О всем таком и думал Платонов, стоя у входных ворот с бревном на плече и ожидая новой переклички. Дрова принесены, сложены, и люди, теснясь, торопясь и ругаясь, вошли в темный бревенчатый барак.
Когда глаза привыкли к темноте, Платонов увидел, что вовсе не все рабочие ходили на работу. В правом дальнем углу на верхних нарах, перетащив к себе единственную лампу, бензиновую коптилку без стекла, сидели человек семь-восемь вокруг двоих, которые, скрестив по-татарски ноги и положив между собой засаленную подушку, играли в карты. Дымящаяся коптилка дрожала, огонь удлинял и качал тени.
Платонов присел на край нар. Ломило плечи, колени, мускулы дрожали. Платонова только утром привезли на «Джанхару», и работал он первый день. Свободных мест на нарах не было.
«Вот все разойдутся, — подумал Платонов, — и я лягу». Он задремал.
Игра вверху кончилась. Черноволосый человек с усиками и большим ногтем на левом мизинце перевалился к краю нар.
— Ну-ка, позовите этого Ивана Ивановича, — сказал он.
Толчок в спину разбудил Платонова.
— Ты… Тебя зовут.
— Ну, где он, этот Иван Иванович? — звали с верхних нар.
— Я не Иван Иванович, — сказал Платонов, щурясь.
— Он не идет, Федечка.
— Как не идет?
Платонова вытолкали к свету.
— Ты думаешь жить? — спросил его негромко Федя, вращая мизинец с отрощенным грязным ногтем перед глазами Платонова.
— Думаю, — ответил Платонов.
Сильный удар кулаком в лицо сбил его с ног. Платонов поднялся и вытер кровь рукавом.
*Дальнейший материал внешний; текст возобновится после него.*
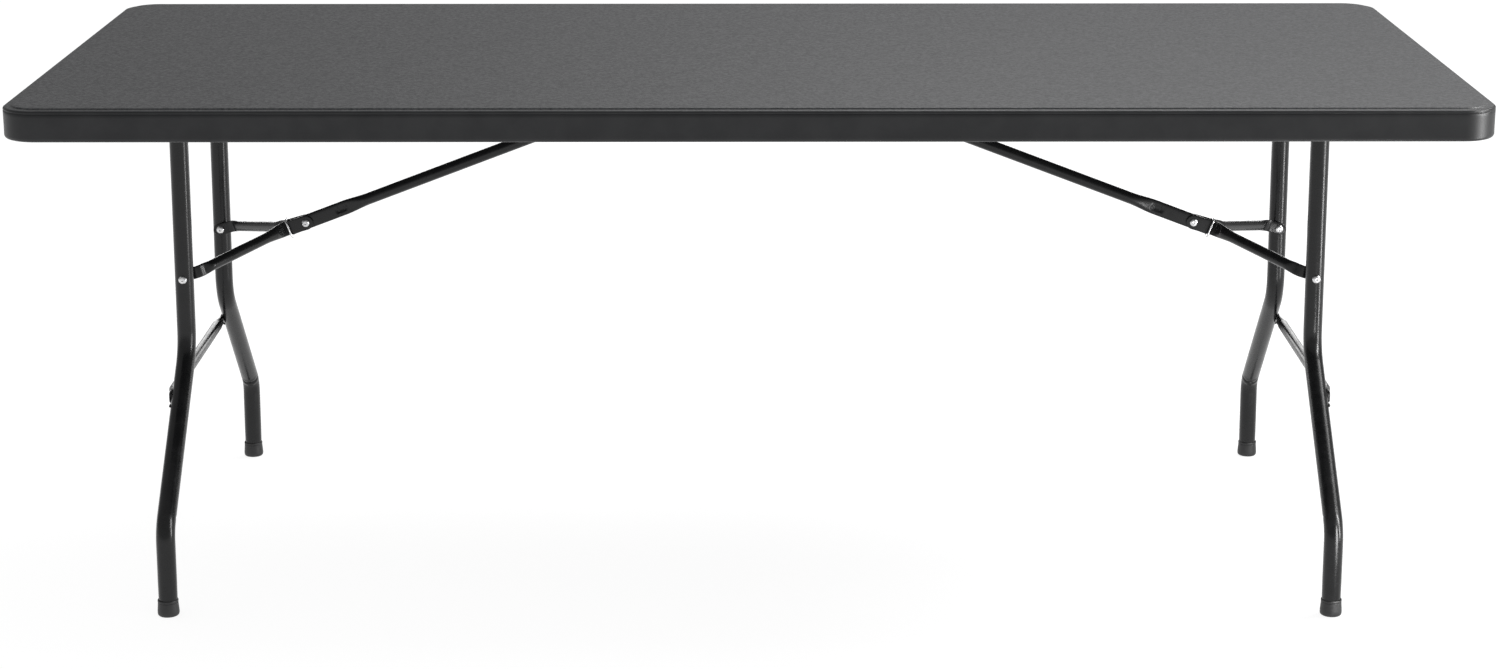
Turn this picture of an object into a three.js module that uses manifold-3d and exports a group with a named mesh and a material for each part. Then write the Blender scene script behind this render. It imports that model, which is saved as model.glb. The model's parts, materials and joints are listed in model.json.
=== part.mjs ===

— Так отвечать нельзя, — ласково объяснил Федя. — Вас, Иван Иванович, в институте разве так учили отвечать?
Платонов молчал.
— Иди, тварь, — сказал Федя. — Иди и ложись к параше. Там будет твое место. А будешь кричать — удавим.
Это не было пустой угрозой. Уже дважды на глазах Платонова душили полотенцем людей — по каким-то своим воровским счетам. Платонов лег на мокрые вонючие доски.
— Скука, братцы, — сказал Федя, зевая, — хоть бы пятки кто почесал, что ли…
— Машка, а Машка, иди чеши Федечке пятки. В полосу света вынырнул Машка, бледный хорошенький мальчик, воренок лет восемнадцати.
Он снял с ног Федечки заношенные желтые полуботинки, бережно снял грязные рваные носки и стал, улыбаясь, чесать пятки Феде. Федя хихикал, вздрагивая от щекотки.